Dead ice is the ice in a part of a glacier or ice sheet that is no longer moving. As the ice melts, it leaves behind a hummocky terrain known as dead-ice moraine. Dead-ice moraine is produced by the accumulation of sediments carried by glaciers that have been left behind from ice melting. Features of such terrain include kettle holes. Landscapes forming Veiki moraines in northern Sweden and Canada have been attributed to the erosion of extensive bodies of till-covered dead ice.

== Formation ==
Dead ice is created when a glacier or ice sheet experiences an increase in melting and accumulates debris from various sediment sources.
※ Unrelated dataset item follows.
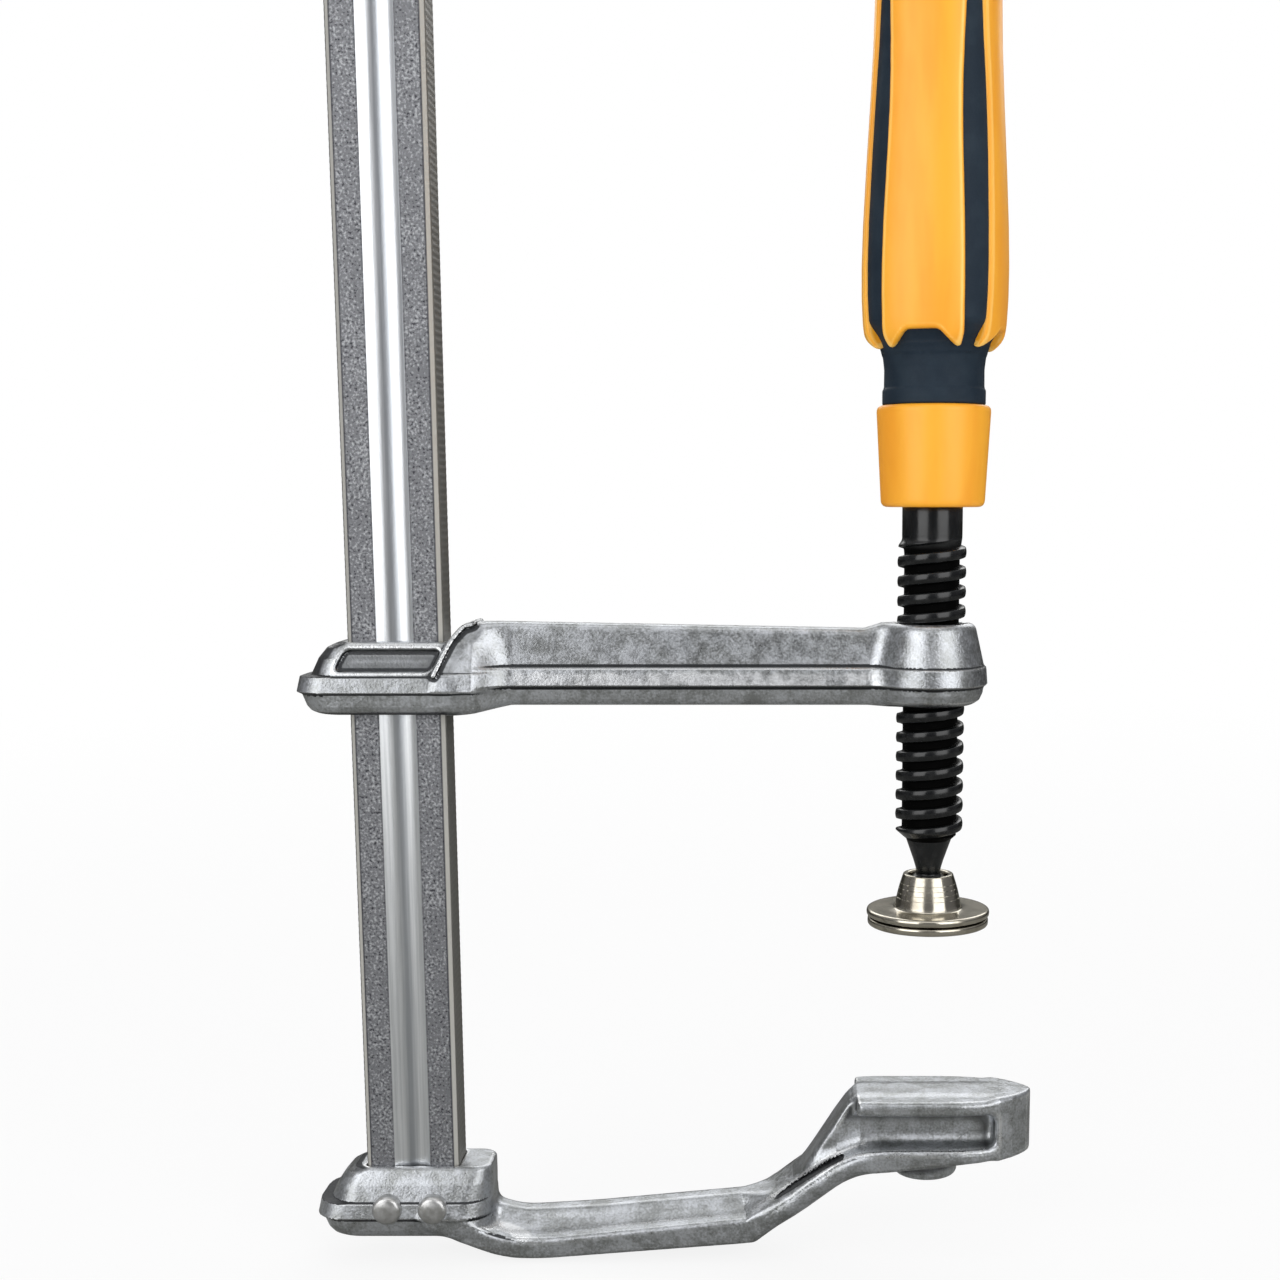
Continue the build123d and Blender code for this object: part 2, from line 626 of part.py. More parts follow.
def grip_form(inset):
    """Revolve the outer form of the lobes, drawn in by an inset."""
    with BuildPart() as form:
        with BuildSketch(Plane.XZ):
            with BuildLine():
                cone = (LOBE_CONE_RADIUS - inset, lobe_bottom + LOBE_CONE_HEIGHT)
                middle = (LOBE_MIDDLE_RADIUS - inset, lobe_bottom + LOBE_MIDDLE)
                end = (LOBE_END_RADIUS - inset, handle_top - LOBE_END_BELOW_TOP)
                top = (DOME_RADIUS, handle_top - inset)
                Polyline(
                    (0, lobe_bottom),
                    (LOBE_FOOT_RADIUS - inset, lobe_bottom),
                    (LOBE_FOOT_BEND_RADIUS - inset, lobe_bottom + LOBE_FOOT_BEND),
                    cone,
                )
                ThreePointArc(cone, (LOBE_RADIUS - inset, lobe_bottom + LOBE_WIDEST), middle)
                ThreePointArc(
                    middle, (LOBE_WAIST_RADIUS - inset, handle_top - LOBE_WAIST_BELOW_TOP), end
                )
                TangentArc(end, top, tangent=(0.1, 1))
                Polyline(top, (0, handle_top - inset), (0, lobe_bottom))
            make_face()
        revolve(axis=Axis.Z)
    return form.part


def stripe_floor():
    """Revolve the plain form that the stripes are filled up from."""
    with BuildPart() as floor:
        with BuildSketch(Plane.XZ):
            with BuildLine():
                Polyline(
                    (0, lobe_bottom),
                    (FLOOR_FOOT_RADIUS, lobe_bottom),
                    (FLOOR_RADIUS, lobe_bottom + LOBE_CONE_HEIGHT),
                    (FLOOR_RADIUS, handle_top - FLOOR_SHOULDER),
                    (DOME_RADIUS, handle_top - STRIPE_DEPTH),
                    (0, handle_top - STRIPE_DEPTH),
                    close=True,
                )
            make_face()
        revolve(axis=Axis.Z)
    return floor.part


def stripe_wedge(direction):
    """Make one radial wedge that parts two lobes, narrower at the top."""
    reach = 2 * LOBE_RADIUS
    heading = direction - 90
    with BuildPart() as wedge:
        for height, degrees in (
            (lobe_bottom - 1, STRIPE_LOW_DEGREES),
            (handle_top + 1, STRIPE_HIGH_DEGREES),
        ):
            with BuildSketch(Plane.XY.offset(height)):
                with BuildLine():
                    first = PolarLine((0, 0), reach, heading - degrees / 2)
                    second = PolarLine((0, 0), reach, heading + degrees / 2)
                    Line(first @ 1, second @ 1)
                make_face()
                Circle(STRIPE_INNER_RADIUS, mode=Mode.SUBTRACT)
        loft()
    return wedge.part


def foot_notch(direction):
    """Make one trapezoidal notch in the foot of a lobe."""
    plane = Plane.XZ.rotated((0, 0, direction)).offset(FLOOR_FOOT_RADIUS - STRIPE_DEPTH)
    with BuildPart() as notch:
        with BuildSketch(plane):
            with BuildLine():
                Polyline(
                    (-NOTCH_WIDTH / 2, lobe_bottom - 1),
                    (NOTCH_WIDTH / 2, lobe_bottom - 1),
                    (NOTCH_TOP_WIDTH / 2, lobe_bottom + NOTCH_HEIGHT),
                    (-NOTCH_TOP_WIDTH / 2, lobe_bottom + NOTCH_HEIGHT),
                    close=True,
                )
            make_face()
        extrude(amount=LOBE_RADIUS)
    return notch.part


# Handle: hard core with four lobes, and the soft grip that fills the neck and the stripes
outer_form = grip_form(0)
stripe_form = grip_form(STRIPE_RECESS)
inner_form = stripe_floor()
lobe_turns = [LOBE_TURN + turn * 360 / LOBES for turn in range(LOBES)]
grip_space = Part() + [stripe_wedge(turn + 180 / LOBES) for turn in lobe_turns]
grip_space += [foot_notch(turn) for turn in lobe_turns]
core_neck_radius = GRIP_NECK_RADIUS - GRIP_NECK_WALL

with BuildPart() as handle_core:
    add(outer_form)
    add(grip_space, mode=Mode.SUBTRACT)
    add(inner_form)
    with BuildSketch(Plane.XY.offset(collar_top)):
        Circle(core_neck_radius)
    extrude(amount=GRIP_NECK_HEIGHT)
    with BuildSketch(Plane.XY.offset(collar_top)):
        Circle(TANG_RADIUS + PRESS_GAP)
    extrude(amount=tang_top - collar_top + PRESS_GAP, mode=Mode.SUBTRACT)
export(handle_core, "handle_core")

with BuildPart() as handle_grip:
    add(stripe_form)
    add(grip_space, mode=Mode.INTERSECT)
    with BuildSketch(Plane.XZ):
        with BuildLine():
            Polyline(
                (0, collar_top),
                (GRIP_NECK_RADIUS, collar_top),
                (GRIP_NECK_RADIUS, collar_top + GRIP_NECK_STRAIGHT),
                (LOBE_FOOT_RADIUS, lobe_bottom),
                (0, lobe_bottom),
                close=True,
            )
        make_face()
    revolve(axis=Axis.Z)
    add(inner_form, mode=Mode.SUBTRACT)
    with BuildSketch(Plane.XY.offset(collar_top)):
        Circle(core_neck_radius)
    extrude(amount=GRIP_NECK_HEIGHT, mode=Mode.SUBTRACT)
export(handle_grip, "handle_grip")
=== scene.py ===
"""Sliding-arm welding clamp: the look of every piece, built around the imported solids.

Shapes are worked out in millimetres, in the frame of the solids, and become metres when a mesh
is made. The origin is the centre of the anvil's face on the axis of the screw, +Z is up along
the rail, and the rail stands at -X.
"""
import json
import logging
import math
from collections.abc import Callable, Sequence
from dataclasses import dataclass, field
from enum import Enum
from functools import partial

import bpy
import numpy as np
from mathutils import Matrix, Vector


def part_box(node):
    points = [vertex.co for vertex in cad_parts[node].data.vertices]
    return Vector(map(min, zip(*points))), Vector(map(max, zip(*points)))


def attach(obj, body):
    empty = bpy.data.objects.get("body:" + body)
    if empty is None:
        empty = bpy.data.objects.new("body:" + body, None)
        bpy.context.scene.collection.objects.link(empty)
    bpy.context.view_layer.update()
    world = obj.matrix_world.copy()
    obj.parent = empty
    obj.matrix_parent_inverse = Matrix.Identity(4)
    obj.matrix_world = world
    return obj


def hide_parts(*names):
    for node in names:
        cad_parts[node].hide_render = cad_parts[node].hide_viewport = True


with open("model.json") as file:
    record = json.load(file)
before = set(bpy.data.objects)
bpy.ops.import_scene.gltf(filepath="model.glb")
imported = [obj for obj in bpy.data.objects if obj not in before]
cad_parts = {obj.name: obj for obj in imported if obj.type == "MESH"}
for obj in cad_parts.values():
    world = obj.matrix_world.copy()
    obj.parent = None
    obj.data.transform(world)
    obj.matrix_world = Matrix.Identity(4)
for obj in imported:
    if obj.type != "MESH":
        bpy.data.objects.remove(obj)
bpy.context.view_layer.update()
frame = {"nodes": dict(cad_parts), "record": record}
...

The debris seeps into the ice, effectively covering the surface area. This leads to the affected area becoming mixed with different types of debris, ultimately slowing the glacier's melting rate. This process continues over and over, creating layers of ice and debris, until it forms dead ice. Dead ice most commonly occurs on surge-type glaciers that have ceased moving. It can also be found in any stagnant or debris-filled glacier landforms.

== Melting ==
There are two types of ways dead ice can melt: backwasting and downwasting. Backwasting is when the dead ice melts parallel to an ice-wall or ice-cored slope. Backwasting is more likely to occur when an area is fully ice-cored. Downwasting is when dead ice melts at its top and bottom surfaces. Both dead ice melting rates depend on the climate condition of the area it is in; however downwasting has several other factors that contribute to its process. Another factor that affects both melting rates is the type of debris that covers the dead ice.